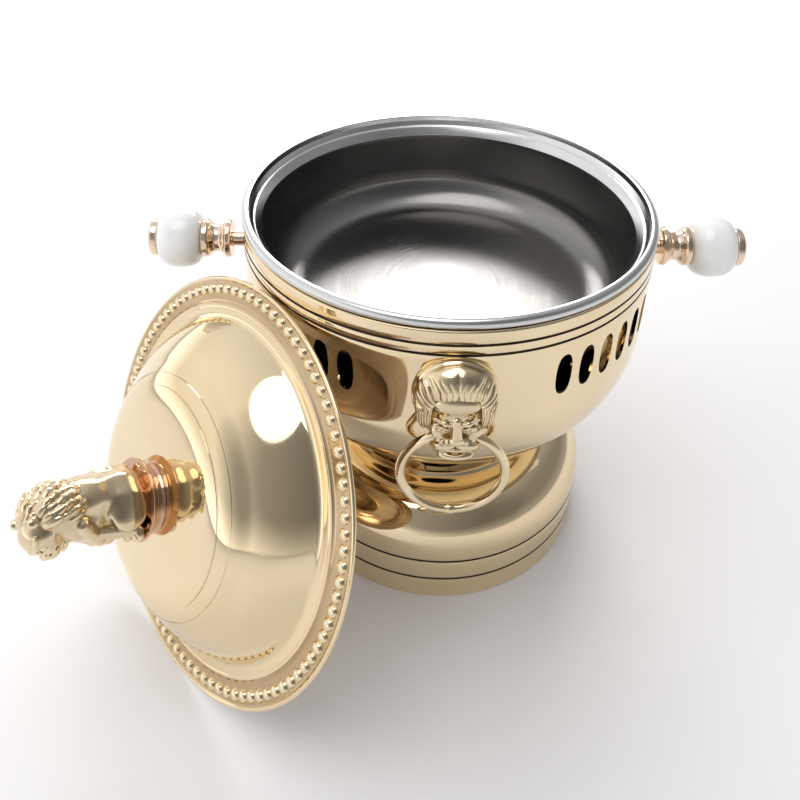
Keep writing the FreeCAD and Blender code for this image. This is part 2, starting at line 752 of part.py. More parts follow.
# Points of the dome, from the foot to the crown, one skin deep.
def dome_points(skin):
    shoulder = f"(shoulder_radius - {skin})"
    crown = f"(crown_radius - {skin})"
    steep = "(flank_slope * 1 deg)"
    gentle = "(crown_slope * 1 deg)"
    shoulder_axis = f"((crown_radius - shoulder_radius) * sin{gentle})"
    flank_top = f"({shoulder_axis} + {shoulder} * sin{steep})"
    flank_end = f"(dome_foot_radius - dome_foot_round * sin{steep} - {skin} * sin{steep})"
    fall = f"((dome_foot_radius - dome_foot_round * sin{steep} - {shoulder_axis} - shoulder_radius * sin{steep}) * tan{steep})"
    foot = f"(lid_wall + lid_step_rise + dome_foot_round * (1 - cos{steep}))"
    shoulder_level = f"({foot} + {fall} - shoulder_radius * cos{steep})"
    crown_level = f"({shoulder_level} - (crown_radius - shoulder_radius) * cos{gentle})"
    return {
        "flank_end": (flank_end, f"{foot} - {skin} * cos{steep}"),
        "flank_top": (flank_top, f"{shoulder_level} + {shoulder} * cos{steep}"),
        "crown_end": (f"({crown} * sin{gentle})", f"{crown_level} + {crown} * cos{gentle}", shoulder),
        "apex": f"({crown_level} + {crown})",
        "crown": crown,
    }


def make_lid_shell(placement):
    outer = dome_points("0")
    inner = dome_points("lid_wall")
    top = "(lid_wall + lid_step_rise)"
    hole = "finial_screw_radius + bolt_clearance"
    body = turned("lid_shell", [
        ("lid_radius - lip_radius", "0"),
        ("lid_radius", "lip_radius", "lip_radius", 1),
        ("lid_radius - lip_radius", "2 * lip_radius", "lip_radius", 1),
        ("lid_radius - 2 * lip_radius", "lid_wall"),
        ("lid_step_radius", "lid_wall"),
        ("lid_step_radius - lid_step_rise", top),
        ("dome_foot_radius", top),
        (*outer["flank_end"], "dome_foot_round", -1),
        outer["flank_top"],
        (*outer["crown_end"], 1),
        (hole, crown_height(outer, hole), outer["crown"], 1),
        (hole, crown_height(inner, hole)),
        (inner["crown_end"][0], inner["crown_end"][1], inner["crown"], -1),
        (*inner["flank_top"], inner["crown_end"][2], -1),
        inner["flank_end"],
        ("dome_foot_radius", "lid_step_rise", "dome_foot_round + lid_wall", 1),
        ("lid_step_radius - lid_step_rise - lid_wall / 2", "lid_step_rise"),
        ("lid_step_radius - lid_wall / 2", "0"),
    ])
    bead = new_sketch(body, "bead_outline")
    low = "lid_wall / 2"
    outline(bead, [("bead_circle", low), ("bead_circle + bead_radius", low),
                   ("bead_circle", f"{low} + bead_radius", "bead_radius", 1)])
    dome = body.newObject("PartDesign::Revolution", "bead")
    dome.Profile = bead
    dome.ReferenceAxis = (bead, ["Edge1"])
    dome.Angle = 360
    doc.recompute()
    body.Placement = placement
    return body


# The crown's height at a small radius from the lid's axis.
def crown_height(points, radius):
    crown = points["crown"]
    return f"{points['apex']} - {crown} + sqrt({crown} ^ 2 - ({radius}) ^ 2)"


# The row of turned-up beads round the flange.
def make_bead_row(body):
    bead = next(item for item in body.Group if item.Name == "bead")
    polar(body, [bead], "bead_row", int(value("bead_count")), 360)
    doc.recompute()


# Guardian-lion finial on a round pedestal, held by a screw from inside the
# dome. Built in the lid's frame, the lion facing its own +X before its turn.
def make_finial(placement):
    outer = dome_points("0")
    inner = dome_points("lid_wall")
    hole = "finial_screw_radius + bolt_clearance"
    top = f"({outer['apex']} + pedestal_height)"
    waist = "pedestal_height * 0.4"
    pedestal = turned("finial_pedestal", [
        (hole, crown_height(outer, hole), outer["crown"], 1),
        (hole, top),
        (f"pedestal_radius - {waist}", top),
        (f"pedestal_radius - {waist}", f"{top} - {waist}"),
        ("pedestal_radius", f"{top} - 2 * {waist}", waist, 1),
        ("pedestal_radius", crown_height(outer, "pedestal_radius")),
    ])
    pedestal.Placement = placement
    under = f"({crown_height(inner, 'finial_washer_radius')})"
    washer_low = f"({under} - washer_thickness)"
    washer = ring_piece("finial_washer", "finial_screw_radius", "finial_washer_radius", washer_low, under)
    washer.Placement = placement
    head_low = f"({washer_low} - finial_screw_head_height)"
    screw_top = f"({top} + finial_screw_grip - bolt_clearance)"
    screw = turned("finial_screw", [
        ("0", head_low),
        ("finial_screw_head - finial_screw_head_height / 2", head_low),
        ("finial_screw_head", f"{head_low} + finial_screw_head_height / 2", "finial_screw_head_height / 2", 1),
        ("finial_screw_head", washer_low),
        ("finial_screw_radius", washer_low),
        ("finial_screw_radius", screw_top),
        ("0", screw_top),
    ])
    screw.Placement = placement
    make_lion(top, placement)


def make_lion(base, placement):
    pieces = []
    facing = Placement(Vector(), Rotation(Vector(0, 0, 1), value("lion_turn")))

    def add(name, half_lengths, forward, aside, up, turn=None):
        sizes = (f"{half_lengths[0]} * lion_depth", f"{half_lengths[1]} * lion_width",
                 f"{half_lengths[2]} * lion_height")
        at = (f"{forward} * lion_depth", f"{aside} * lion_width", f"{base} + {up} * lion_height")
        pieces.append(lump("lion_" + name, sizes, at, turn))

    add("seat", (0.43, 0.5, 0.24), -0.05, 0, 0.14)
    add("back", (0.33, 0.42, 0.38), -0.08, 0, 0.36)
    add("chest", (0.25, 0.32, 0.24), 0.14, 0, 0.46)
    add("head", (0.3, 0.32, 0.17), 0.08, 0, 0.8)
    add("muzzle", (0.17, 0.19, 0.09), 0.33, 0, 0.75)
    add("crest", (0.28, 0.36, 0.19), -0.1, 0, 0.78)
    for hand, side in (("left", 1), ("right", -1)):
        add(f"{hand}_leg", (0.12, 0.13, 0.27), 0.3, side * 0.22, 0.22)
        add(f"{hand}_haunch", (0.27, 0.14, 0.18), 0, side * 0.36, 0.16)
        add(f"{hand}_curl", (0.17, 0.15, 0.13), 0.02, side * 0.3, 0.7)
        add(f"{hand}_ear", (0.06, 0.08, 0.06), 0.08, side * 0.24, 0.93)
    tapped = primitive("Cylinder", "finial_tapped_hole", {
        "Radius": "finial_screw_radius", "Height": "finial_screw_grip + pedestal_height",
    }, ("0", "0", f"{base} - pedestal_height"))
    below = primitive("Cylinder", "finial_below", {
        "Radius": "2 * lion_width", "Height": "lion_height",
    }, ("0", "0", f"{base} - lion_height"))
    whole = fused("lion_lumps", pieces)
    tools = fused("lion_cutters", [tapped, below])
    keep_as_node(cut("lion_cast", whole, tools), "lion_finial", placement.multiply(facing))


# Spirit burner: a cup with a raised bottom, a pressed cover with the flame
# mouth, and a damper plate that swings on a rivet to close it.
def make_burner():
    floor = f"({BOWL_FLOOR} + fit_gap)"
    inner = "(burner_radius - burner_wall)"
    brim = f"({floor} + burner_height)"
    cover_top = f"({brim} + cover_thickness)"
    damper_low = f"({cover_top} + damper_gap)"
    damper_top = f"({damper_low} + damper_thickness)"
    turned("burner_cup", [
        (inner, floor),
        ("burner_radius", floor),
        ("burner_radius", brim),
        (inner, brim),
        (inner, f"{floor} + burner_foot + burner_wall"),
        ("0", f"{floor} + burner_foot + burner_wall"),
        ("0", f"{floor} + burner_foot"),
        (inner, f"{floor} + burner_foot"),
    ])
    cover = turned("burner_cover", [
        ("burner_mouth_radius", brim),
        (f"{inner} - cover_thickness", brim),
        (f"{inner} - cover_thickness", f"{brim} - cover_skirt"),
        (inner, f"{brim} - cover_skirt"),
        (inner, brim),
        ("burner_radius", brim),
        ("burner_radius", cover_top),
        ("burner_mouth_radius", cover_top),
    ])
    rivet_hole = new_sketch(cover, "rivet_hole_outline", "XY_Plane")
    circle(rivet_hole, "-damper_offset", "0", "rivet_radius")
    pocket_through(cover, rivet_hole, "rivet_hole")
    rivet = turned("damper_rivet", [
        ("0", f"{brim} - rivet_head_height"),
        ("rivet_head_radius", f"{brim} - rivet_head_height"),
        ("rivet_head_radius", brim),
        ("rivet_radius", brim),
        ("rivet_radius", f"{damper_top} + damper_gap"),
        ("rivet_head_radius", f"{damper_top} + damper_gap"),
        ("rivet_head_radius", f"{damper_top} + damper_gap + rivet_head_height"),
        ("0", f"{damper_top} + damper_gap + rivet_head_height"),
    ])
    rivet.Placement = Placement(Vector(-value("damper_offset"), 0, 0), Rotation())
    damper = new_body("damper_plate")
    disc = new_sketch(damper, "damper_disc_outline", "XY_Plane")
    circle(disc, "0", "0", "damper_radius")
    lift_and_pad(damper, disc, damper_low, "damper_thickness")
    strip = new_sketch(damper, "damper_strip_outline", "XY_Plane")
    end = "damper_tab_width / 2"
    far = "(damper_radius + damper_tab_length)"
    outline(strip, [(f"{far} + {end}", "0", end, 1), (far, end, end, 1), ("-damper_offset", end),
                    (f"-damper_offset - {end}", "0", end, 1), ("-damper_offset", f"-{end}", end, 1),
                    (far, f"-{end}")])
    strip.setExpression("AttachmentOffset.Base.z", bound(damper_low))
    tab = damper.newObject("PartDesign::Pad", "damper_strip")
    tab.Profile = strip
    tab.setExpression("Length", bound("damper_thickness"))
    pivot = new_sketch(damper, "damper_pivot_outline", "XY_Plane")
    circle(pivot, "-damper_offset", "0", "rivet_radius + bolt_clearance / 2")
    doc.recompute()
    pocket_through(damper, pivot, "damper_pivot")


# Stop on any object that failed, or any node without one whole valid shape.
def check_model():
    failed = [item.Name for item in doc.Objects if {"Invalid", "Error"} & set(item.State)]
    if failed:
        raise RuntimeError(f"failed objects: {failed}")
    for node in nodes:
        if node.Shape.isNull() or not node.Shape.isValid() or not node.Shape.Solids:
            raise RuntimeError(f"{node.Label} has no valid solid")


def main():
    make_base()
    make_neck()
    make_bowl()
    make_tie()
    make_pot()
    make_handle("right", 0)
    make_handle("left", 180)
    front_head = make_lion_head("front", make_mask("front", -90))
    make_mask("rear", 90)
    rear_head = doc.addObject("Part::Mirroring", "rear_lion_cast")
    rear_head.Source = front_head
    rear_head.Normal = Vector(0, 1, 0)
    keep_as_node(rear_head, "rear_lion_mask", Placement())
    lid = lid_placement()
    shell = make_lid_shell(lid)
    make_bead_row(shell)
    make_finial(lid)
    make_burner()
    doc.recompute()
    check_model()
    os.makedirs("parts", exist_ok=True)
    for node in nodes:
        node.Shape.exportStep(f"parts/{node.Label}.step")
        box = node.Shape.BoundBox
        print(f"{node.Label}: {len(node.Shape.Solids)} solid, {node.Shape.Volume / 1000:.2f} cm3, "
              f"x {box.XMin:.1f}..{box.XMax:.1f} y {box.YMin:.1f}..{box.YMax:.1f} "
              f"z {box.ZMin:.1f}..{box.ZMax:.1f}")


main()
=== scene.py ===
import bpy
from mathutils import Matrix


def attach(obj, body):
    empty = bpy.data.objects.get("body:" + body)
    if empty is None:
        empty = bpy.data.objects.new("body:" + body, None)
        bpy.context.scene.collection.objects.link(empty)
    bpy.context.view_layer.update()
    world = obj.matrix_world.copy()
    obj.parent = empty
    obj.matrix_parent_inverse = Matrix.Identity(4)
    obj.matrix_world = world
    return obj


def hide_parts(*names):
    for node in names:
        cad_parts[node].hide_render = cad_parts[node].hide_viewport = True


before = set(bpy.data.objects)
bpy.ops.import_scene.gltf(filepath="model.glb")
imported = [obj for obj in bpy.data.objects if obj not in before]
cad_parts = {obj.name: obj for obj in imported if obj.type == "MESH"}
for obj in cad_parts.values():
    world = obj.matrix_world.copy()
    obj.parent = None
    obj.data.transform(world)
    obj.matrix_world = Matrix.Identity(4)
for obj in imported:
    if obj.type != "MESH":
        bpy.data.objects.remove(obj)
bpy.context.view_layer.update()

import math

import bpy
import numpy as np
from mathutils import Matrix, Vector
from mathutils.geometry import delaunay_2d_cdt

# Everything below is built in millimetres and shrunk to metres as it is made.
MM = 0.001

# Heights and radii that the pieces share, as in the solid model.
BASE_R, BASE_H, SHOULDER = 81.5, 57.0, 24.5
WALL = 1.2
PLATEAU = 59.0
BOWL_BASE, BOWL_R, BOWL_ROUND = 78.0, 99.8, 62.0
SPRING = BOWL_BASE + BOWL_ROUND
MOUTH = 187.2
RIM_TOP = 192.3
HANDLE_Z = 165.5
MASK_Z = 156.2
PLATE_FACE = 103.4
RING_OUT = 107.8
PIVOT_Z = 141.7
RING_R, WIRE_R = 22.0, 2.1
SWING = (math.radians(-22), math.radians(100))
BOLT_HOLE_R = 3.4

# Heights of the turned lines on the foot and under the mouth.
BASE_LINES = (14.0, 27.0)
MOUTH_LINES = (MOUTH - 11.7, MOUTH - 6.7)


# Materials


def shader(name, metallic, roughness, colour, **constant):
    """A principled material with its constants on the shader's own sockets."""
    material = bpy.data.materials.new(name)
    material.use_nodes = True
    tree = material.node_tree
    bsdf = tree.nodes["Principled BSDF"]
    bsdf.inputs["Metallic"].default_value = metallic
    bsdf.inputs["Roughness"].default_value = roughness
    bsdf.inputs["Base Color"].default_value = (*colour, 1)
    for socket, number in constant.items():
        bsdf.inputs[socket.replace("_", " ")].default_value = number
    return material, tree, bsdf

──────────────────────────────

GOAL:
Retype verbatim the lines that run from the line containing "make_finial(lid)" to the line containing "obj.parent = None", both inclusive, and no others.

SOLUTION:
    make_finial(lid)
    make_burner()
    doc.recompute()
    check_model()
    os.makedirs("parts", exist_ok=True)
    for node in nodes:
        node.Shape.exportStep(f"parts/{node.Label}.step")
        box = node.Shape.BoundBox
        print(f"{node.Label}: {len(node.Shape.Solids)} solid, {node.Shape.Volume / 1000:.2f} cm3, "
              f"x {box.XMin:.1f}..{box.XMax:.1f} y {box.YMin:.1f}..{box.YMax:.1f} "
              f"z {box.ZMin:.1f}..{box.ZMax:.1f}")


main()
=== scene.py ===
import bpy
from mathutils import Matrix


def attach(obj, body):
    empty = bpy.data.objects.get("body:" + body)
    if empty is None:
        empty = bpy.data.objects.new("body:" + body, None)
        bpy.context.scene.collection.objects.link(empty)
    bpy.context.view_layer.update()
    world = obj.matrix_world.copy()
    obj.parent = empty
    obj.matrix_parent_inverse = Matrix.Identity(4)
    obj.matrix_world = world
    return obj


def hide_parts(*names):
    for node in names:
        cad_parts[node].hide_render = cad_parts[node].hide_viewport = True


before = set(bpy.data.objects)
bpy.ops.import_scene.gltf(filepath="model.glb")
imported = [obj for obj in bpy.data.objects if obj not in before]
cad_parts = {obj.name: obj for obj in imported if obj.type == "MESH"}
for obj in cad_parts.values():
    world = obj.matrix_world.copy()
    obj.parent = None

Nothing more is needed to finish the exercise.